Have a good big day, Owl.
Posted by: joy · Jul 22, 04:44 AM · #
“Should I really be immersing myself in a practice that makes me even more process-oriented and even less interested in objectifiable results?”
OMG. Yes.
Silly.
:)
Have a great day!
Posted by: Susan · Jul 22, 07:04 AM · #
Owl, to read Nietzsche’s book, I’d have to first read a stack of other books which, if my intuition is correct, are all kind of dry. And then I’d have to refer back to them constantly while I read Nietzsche. What ever happened to people just writing down stuff that they have to say? Why do these “philosophers” have to endlessly respond to one another and weave themselves around each other’s words?
Posted by: Carl · Jul 22, 11:52 AM · #
kind of like comment threads that refer to other comment threads in other blogs, eh, carl?
(p.s. I’m a wiki-nietzsche guy myself, natch!)

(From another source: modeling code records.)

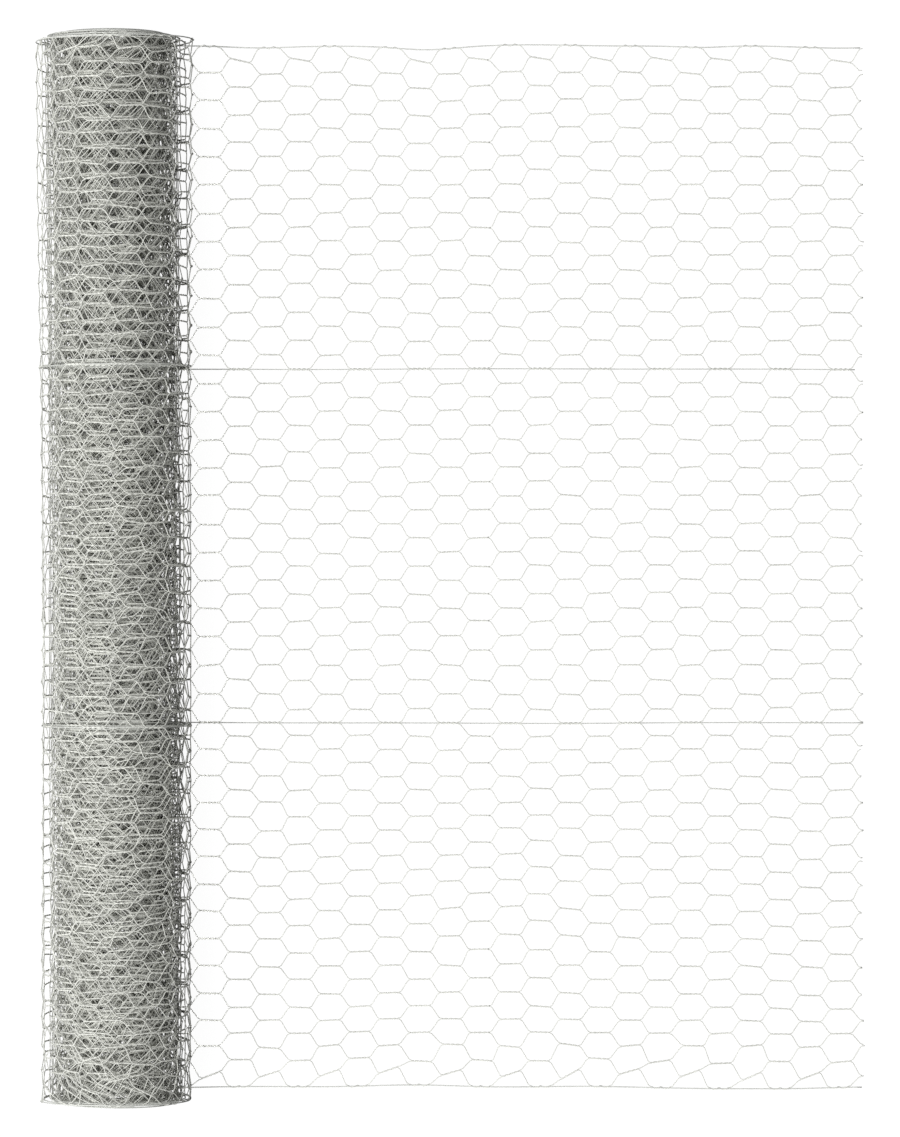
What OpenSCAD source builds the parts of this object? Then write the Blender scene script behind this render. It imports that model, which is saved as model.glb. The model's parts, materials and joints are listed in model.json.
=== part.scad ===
// A roll of hexagonal wire netting, lying on a floor with its free end drawn out flat.
// +Y runs along the roll, +X runs from the roll to the cut free end, and +Z is up.
// The origin lies on the floor, at the middle of the footprint. All sizes are in millimetres.

/* [Netting] */
// Width of the netting, which is the length of the roll
net_w = 900; // [500:1:1500]
// Distance that the rows of twists lie apart, before it is fitted to the width
mesh_size = 24; // [18:0.5:40]
// Distance between one column of twists and the next, along the netting
column_pitch = 25.94; // [22:0.01:40]
// Length of one twist
twist_l = 17; // [10:0.5:18]
// Diameter of the netting wire
wire_d = 0.8; // [0.5:0.05:1.4]
// Diameter of the straight wire that each edge is wound on
edge_d = 1; // [0.8:0.05:2]
// Diameter of the straight wires that run through the netting
line_d = 0.8; // [0.5:0.05:1.4]
// Share of the width at which the near straight wire lies
near_share = 0.36; // [0.25:0.01:0.45]
// Share of the width at which the far straight wire lies
far_share = 0.69; // [0.55:0.01:0.75]

/* [Roll] */
// Outer radius of the tight turns
core_r = 55; // [45:0.5:70]
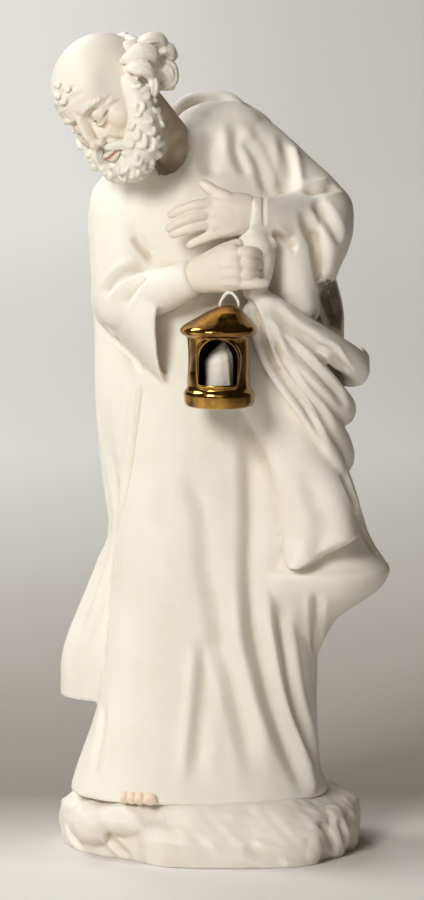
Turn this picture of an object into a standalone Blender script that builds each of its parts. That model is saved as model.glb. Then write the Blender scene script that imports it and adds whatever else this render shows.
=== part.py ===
"""Porcelain figure of a bearded, robed man who bows over a small gilt lantern.

The figure, its mantle and the rock under it are one casting. The lantern is a
separate gilt shell that hangs from the right fist, and the candle stands in it.
Front is -Y, up is +Z, and the origin is the middle of the flat underside.
"""

import math

import bmesh
import bpy
import numpy as np
from mathutils import Matrix, Vector
from mathutils.bvhtree import BVHTree

# Driving sizes, in metres
STATUE_HEIGHT = 0.232
ROCK_WIDTH = 0.0860
ROCK_DEPTH = 0.0680
ROCK_HEIGHT = 0.0172

LANTERN_EAVE_WIDTH = 0.0212
LANTERN_BODY_WIDTH = 0.0174
LANTERN_FOOT_WIDTH = 0.0196
LANTERN_HEIGHT = 0.0278
LANTERN_ROOF_HEIGHT = 0.0082
LANTERN_FOOT_HEIGHT = 0.0042
LANTERN_WALL = 0.0013
LANTERN_FLOOR = 0.0030
WINDOW_WIDTH = 0.0106
WINDOW_HEIGHT = 0.0126
WINDOW_FRAME = 0.0007
WINDOW_RELIEF = 0.0005

CANDLE_WIDTH = 0.0078
CANDLE_HEIGHT = 0.0104
FLAME_HEIGHT = 0.0042

CLEARANCE = 0.0003
PORCELAIN_VOXEL = 0.75
PORCELAIN_TRIANGLES = 7700

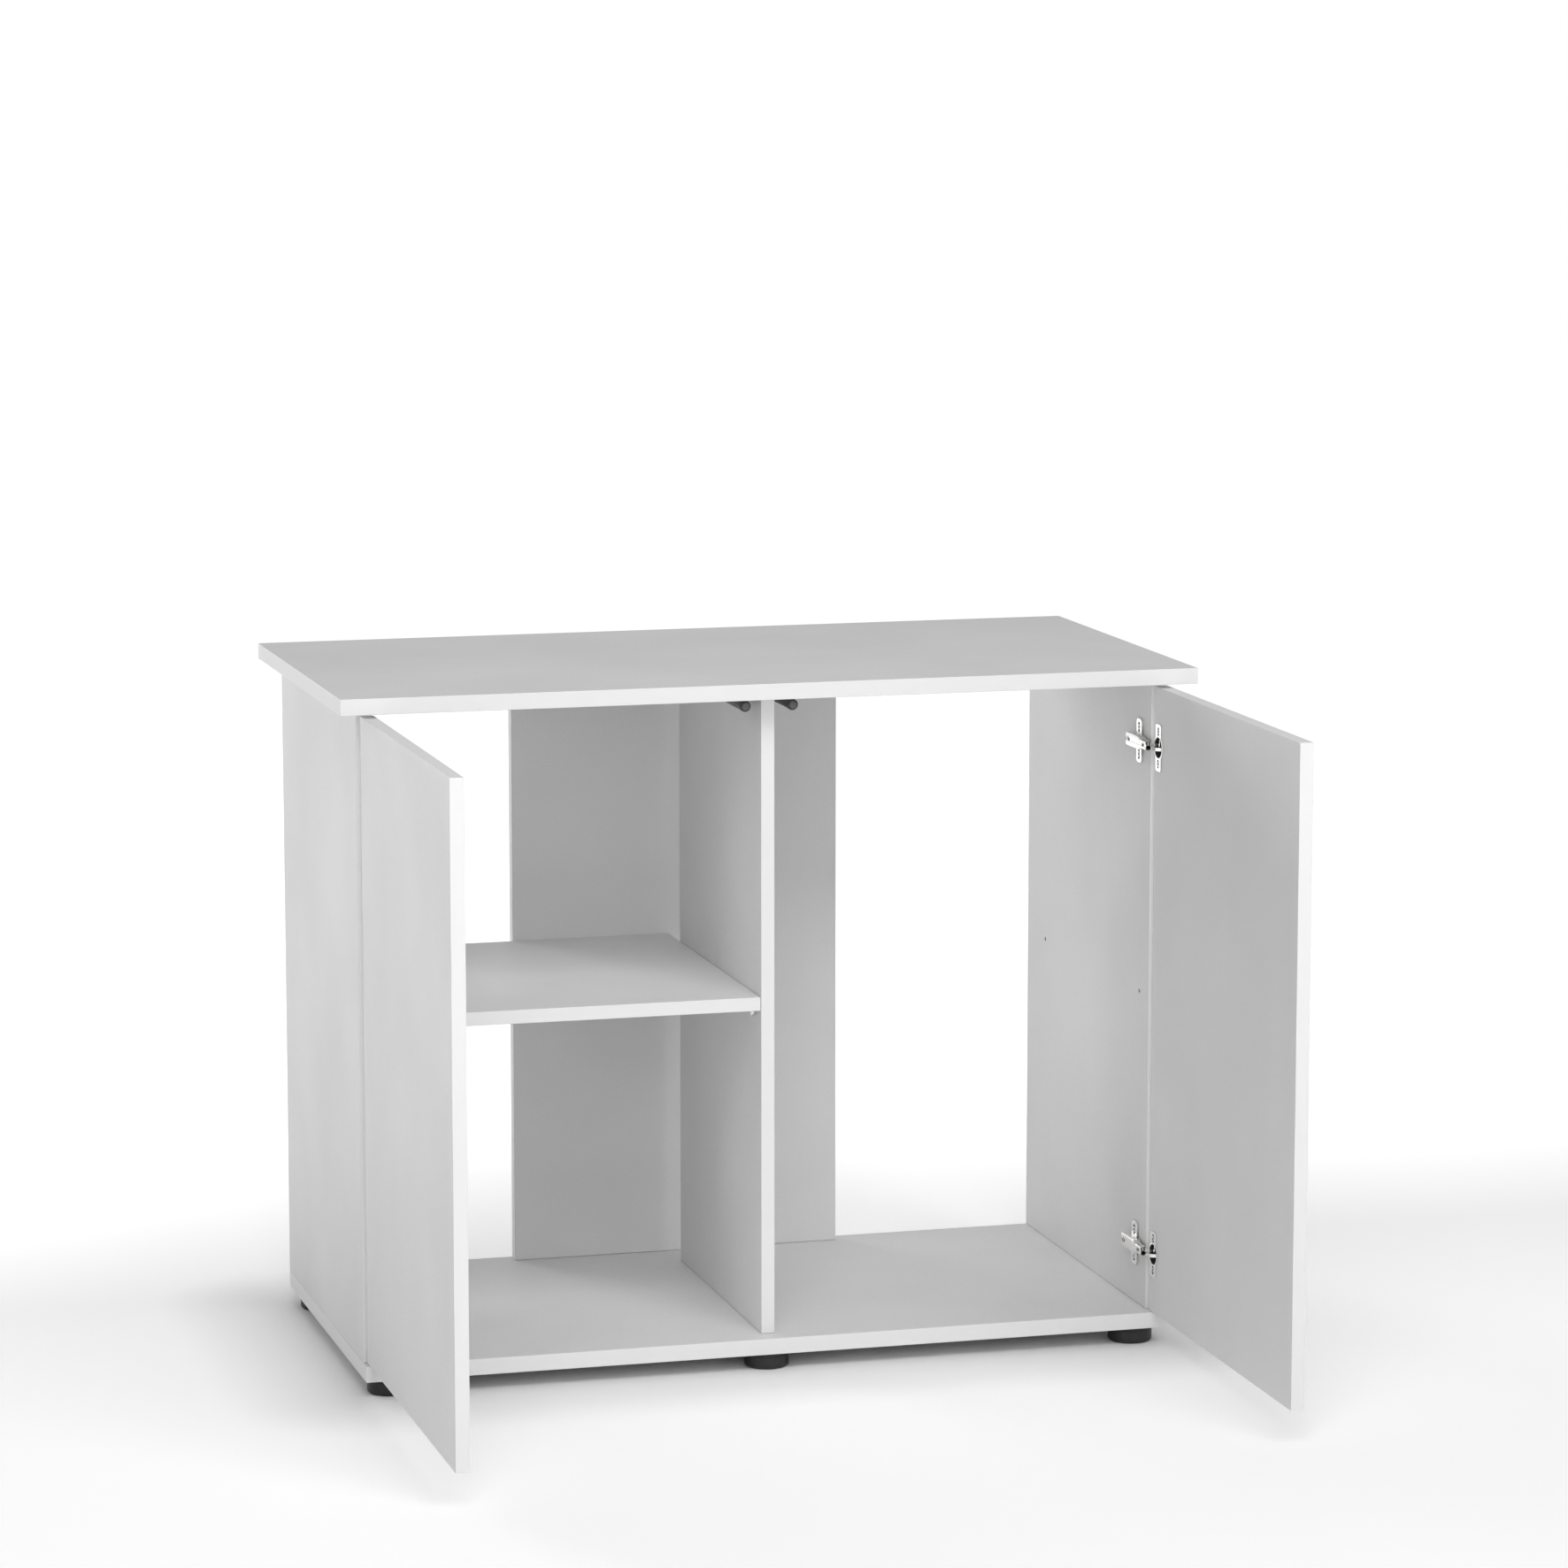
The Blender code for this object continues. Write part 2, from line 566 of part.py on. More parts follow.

Posted by: cody · Jul 22, 01:44 PM · #
“Philosophers” like to philosophize.
That’s what they do. And they like to discuss philosophies with others, it’s called philosophizing.
And bloggers like to comment, and people like to comment on the comments and and then comment on previous comments and on and on and on…
Posted by: Susan · Jul 22, 03:35 PM · #
So should we have Carl read the philosophical canon from Descartes to Hegel?
That’ll keep him out of trouble for a while.
Posted by: (0v0) · Jul 22, 03:41 PM · #
Carl. Dude, I am with you on the philosophers. Me, I like poetry — all the great thoughts without all that tedious logic. Blah blah blah, philosophize, philosophize, philosophize. Bah!
Posted by: karen · Jul 22, 04:25 PM · #
I don’t think I can handle the philosophical canon unless it is long and has a big hole at one end, from which I can make things shoot really far.